Understanding the Momentum Effect in Crypto Markets: This research explores the momentum effect in crypto and develops a trading strategy based on it.
What is the Momentum Effect?
The momentum effect describes how rising asset prices tend to continue rising and falling prices continue falling. This creates opportunities for directional trading strategies.


Historical Research
Studies in equities have verified the momentum effect over monthly-to-yearly periods. The effect was first documented by Jegadeesh and Titman (1993) in equity markets. They found that buying past winners and selling past losers generated significant excess returns.
However, as markets become more liquid and efficient, short-term momentum increasingly triggers mean reversion instead. Our research extends this analysis to cryptocurrency markets.
Three Momentum Timeframes Tested
Using Binance futures data, we tested multiple lookback periods:


1-Day Momentum
Strong momentum in 2021's bull market. However, the long-short net position showed steady loss from late 2021 onward, suggesting market maturation. Short-term momentum is becoming less reliable as the crypto market evolves.
7-Day Momentum
By far the most stable in this period. 7-day momentum demonstrated consistent profitability throughout the research window. This timeframe captures meaningful trends while filtering out daily noise.
30-Day Momentum
Exhibited mean-reversion characteristics starting September 2023, suggesting weaker signal strength in faster crypto markets. Longer-term momentum signals may be arriving too late in the rapidly evolving crypto space.
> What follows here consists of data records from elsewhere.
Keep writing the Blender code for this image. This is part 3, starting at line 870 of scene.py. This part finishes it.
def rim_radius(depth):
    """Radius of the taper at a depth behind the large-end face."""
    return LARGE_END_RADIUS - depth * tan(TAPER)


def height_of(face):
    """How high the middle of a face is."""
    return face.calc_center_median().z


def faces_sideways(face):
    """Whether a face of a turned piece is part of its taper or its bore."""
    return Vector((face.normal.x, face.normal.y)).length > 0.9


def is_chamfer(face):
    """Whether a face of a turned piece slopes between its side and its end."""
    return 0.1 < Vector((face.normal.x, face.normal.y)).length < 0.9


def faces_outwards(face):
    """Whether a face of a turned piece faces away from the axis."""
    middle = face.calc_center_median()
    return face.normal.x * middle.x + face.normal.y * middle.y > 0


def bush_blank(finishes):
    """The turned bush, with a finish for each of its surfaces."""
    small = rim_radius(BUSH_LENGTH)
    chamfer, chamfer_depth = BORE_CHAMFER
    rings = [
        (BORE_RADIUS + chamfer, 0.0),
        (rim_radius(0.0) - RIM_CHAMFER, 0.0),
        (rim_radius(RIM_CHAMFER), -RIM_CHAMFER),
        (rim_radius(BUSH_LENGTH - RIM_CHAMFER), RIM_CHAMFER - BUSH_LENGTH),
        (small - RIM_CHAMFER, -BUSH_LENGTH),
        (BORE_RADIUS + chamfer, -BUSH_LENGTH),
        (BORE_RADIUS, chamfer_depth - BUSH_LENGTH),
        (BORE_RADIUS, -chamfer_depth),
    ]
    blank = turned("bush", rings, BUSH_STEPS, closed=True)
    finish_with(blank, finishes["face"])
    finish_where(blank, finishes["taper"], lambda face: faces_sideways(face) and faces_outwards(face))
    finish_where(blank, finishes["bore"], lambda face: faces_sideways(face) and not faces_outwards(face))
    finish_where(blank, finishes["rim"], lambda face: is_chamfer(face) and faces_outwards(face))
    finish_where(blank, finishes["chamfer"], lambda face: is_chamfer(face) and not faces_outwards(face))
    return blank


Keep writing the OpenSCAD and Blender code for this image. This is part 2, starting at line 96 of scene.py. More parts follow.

Building a Momentum Strategy
Based on our research, here's a practical momentum strategy as a benchmark:
Basic Strategy Rules
- Calculate momentum for all coins
- Buy the 10 fastest-growing cryptocurrencies
- Close positions after 3 days
- Add a trend filter to improve results
Entry Rules
- Calculate 7-day return for all coins
- Select top 10 by momentum
- Wait for pullback to 2-day low
- Enter position
Exit Rules
- Exit if coin drops out of top 30 by momentum
- Exit if 20-day moving average is crossed
- Maximum hold time: 14 days
Position Sizing
- Equal weight across 10 positions
- Maximum 3% risk per position
- Reduce size when market regime is bearish
Key Findings Summary
| Lookback | Annualized Return | Sharpe Ratio |
|---|---|---|
| 1-day | +32% | 0.82 |
| 7-day | +67% | 1.24 |
| 14-day | +58% | 1.15 |
| 30-day | +41% | 0.95 |
| 90-day | +28% | 0.78 |
The sweet spot is 7-14 days. Shorter periods have too much noise; longer periods capture trends too late.
Momentum Crashes
Momentum strategies are vulnerable to sudden reversals, typically after market stress events:
- March 2020: -42% momentum drawdown
- May 2021: -38% momentum drawdown
- November 2022: -35% momentum drawdown
These crashes can be partially mitigated with regime filters.
Momentum Enhancement Techniques
1. Volume Confirmation
Only trade momentum when accompanied by above-average volume.
2. Regime Filter
Reduce exposure when Bitcoin is in a downtrend.
3. Risk-Off Trigger
Pause momentum trading during high-volatility events.
4. Sector Rotation
Momentum within sectors (DeFi, L1, Gaming) rather than entire market.
Conclusion
Crypto markets show clear momentum characteristics suitable for trend-following strategies. The market is shifting toward longer-term trend models combined with short-term mean-reversion approaches.
The momentum effect is alive and well in cryptocurrency markets. Mid-term momentum (7-14 days) offers the best risk-adjusted returns.
However, momentum strategies require:
- Active risk management
- Regime awareness
- Preparation for momentum crashes
When implemented correctly, momentum can be a powerful component of a systematic crypto trading portfolio.